Time: 4:00 PM4:20 PM

Room: MAN 123

Related Symposium: S8

In General Chemistry laboratory, students are expected to learn new techniques, collect and analyze data, and write lab reports. Graded lab reports contain comments about procedures, data analysis, significant figures, units, labeling, and incorrect conclusions – a lot of feedback for students to absorb. How do we also address our students writing skills, in keeping with the Liberal Studies designation of our course? We focused on the opening conclusion statements , where students are asked to summarize what they did and what they learned. This request is a response to studies that show “good communication skills” are top requirement of employers of Bachelor of Science hires (actually, of all hires). Well-prepared freshmen have little difficulty with this writing task, but many students struggle.

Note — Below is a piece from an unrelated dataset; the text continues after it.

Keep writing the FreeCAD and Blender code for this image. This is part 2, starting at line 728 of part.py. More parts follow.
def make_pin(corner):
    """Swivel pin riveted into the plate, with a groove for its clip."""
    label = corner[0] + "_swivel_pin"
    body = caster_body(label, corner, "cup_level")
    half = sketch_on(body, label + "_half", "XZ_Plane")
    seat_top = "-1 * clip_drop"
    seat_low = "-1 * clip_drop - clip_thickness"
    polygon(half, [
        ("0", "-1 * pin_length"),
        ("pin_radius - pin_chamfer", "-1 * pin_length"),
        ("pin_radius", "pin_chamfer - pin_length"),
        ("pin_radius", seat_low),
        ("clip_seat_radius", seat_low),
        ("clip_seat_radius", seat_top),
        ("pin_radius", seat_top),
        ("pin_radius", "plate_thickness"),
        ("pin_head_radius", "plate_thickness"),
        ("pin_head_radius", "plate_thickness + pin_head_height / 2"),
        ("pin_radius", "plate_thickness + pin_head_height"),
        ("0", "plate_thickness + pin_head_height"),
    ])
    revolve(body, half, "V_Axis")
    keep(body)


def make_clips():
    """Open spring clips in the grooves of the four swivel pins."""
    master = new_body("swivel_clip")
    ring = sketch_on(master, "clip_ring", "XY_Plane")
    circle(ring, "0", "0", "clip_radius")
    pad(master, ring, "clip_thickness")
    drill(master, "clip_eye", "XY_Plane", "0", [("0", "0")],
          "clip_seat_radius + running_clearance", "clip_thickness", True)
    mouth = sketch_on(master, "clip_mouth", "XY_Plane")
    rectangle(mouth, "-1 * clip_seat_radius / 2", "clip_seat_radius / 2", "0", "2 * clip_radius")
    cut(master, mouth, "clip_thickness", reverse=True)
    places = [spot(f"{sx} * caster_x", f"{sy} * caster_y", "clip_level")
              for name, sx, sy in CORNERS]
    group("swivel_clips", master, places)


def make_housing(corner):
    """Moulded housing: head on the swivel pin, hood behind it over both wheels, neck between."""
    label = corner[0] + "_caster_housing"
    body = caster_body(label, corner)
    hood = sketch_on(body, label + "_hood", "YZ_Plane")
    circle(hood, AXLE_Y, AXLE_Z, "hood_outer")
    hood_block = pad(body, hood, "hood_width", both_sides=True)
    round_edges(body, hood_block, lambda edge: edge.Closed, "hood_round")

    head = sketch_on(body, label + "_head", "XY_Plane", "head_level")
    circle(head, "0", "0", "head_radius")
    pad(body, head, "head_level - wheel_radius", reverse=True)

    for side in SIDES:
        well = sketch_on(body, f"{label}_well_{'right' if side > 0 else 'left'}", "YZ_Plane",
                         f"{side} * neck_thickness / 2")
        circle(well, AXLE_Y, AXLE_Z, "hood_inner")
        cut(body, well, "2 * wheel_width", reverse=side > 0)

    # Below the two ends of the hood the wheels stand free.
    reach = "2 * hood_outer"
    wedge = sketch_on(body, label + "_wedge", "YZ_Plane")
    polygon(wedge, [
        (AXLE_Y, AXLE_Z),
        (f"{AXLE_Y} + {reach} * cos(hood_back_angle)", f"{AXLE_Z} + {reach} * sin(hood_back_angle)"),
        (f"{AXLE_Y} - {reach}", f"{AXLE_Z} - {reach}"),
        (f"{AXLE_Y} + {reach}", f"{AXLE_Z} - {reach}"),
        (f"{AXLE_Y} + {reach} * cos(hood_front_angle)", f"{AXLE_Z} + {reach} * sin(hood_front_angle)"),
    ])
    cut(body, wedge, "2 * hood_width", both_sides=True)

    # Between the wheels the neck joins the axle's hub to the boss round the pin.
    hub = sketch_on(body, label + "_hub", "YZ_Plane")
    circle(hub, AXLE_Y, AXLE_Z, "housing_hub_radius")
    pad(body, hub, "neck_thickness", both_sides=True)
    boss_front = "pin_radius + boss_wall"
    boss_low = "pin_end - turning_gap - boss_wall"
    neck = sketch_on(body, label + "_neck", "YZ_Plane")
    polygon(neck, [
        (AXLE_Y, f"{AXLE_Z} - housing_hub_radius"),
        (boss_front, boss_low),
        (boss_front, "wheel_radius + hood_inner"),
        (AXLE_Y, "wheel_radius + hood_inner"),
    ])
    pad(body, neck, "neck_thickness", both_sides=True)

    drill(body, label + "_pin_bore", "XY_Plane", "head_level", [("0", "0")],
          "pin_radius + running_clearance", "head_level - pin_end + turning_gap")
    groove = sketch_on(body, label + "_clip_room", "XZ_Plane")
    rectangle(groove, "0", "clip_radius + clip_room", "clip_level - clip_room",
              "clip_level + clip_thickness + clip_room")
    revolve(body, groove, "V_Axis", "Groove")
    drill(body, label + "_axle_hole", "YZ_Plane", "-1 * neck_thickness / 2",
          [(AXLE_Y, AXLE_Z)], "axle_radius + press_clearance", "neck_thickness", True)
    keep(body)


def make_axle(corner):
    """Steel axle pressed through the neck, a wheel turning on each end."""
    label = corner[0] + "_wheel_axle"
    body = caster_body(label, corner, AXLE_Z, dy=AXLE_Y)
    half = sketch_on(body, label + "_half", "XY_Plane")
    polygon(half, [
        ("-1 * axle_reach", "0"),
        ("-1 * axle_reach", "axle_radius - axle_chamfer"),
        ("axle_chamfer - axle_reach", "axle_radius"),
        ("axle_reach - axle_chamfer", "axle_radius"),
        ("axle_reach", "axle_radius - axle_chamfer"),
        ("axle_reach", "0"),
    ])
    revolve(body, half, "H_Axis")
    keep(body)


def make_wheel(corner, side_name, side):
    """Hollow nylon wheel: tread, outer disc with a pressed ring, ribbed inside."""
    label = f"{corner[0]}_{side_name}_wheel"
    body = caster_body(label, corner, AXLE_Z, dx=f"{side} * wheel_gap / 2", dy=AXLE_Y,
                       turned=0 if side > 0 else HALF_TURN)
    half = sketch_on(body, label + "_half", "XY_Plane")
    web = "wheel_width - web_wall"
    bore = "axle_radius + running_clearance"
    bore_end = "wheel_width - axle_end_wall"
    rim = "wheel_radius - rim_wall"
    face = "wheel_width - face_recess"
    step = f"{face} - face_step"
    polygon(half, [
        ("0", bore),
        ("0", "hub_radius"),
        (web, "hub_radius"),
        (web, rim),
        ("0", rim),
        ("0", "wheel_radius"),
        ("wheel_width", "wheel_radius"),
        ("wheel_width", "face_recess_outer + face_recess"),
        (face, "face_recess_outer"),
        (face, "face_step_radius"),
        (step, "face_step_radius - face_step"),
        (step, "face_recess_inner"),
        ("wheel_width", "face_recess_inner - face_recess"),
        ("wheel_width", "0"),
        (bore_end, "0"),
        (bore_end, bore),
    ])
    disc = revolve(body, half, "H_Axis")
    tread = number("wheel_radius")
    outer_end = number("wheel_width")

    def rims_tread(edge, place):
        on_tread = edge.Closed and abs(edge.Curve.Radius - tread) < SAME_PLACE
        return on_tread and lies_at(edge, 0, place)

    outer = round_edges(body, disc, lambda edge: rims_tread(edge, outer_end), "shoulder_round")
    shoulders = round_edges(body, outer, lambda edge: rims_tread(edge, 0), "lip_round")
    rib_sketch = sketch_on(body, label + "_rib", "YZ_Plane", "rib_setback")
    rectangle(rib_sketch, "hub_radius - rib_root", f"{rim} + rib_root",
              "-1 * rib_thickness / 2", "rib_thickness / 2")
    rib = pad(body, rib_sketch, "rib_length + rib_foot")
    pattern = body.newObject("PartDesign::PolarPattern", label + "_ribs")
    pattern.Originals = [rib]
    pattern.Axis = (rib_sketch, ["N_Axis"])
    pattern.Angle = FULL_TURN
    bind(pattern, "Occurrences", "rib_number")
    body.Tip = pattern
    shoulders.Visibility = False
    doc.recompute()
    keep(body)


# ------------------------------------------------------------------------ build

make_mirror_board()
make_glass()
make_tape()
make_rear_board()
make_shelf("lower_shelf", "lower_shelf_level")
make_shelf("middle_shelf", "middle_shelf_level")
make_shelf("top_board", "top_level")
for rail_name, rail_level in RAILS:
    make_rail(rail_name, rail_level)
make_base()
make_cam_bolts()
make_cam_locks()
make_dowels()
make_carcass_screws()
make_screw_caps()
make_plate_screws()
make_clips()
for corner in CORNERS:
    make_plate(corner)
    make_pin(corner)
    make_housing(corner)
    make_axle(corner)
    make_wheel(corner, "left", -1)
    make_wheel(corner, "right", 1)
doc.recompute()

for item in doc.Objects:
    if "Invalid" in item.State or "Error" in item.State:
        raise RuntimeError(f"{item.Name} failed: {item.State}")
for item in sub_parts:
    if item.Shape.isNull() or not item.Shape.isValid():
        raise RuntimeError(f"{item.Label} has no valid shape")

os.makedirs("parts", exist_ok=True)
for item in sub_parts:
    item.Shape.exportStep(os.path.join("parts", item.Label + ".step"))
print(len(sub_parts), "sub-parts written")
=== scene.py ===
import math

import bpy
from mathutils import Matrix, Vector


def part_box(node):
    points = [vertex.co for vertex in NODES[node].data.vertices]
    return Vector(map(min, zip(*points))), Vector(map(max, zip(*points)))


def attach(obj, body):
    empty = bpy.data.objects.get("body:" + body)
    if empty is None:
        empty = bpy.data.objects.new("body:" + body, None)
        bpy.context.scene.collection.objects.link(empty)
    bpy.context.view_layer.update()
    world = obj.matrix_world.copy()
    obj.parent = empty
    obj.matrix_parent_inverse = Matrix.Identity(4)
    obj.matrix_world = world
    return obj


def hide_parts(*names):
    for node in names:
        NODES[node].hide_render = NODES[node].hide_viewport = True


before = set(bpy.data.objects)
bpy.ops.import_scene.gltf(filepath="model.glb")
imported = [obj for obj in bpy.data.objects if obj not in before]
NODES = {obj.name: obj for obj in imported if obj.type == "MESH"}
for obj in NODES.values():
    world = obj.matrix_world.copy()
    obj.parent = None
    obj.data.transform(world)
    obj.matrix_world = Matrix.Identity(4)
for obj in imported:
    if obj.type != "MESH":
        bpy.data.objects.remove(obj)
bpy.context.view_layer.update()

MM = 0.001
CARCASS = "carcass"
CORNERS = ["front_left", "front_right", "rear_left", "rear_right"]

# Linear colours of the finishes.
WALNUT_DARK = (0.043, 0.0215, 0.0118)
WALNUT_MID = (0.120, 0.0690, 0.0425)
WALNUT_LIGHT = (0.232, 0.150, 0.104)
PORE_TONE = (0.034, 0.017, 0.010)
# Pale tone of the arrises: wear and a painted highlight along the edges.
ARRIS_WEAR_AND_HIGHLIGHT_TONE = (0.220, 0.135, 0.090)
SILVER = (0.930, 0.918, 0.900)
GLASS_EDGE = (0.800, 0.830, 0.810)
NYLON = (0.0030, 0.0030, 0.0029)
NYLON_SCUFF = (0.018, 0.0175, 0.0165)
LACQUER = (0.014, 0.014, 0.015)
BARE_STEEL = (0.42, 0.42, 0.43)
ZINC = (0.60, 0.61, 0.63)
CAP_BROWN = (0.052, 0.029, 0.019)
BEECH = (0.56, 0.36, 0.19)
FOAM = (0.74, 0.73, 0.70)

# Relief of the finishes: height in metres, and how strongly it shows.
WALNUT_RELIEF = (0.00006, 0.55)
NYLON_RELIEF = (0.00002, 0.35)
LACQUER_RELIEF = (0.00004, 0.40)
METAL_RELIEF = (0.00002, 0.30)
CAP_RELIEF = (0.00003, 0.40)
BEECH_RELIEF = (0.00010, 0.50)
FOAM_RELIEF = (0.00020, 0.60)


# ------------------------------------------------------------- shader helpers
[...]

Some have difficulty describing the important technique or concept; some have trouble with grammar; some can’t state things concisely. Some students focus on trivial details such as fetching 50 mL of stock solution; some are conversational, “Well, basically, in this experiment what me and my partner did was”; some still make painful spelling (there/their) errors; some write long, long, long sentences connected by multiple “and then”s. Over the semester, we tracked student progress on this task, employing either just written feedback, or also providing oral feedback when students verbally summarized what they did before they left the laboratory period. We present examples of improved student writing and assess the impact of verbal summaries. Can focusing on one sentence make a difference in students’ writing skills?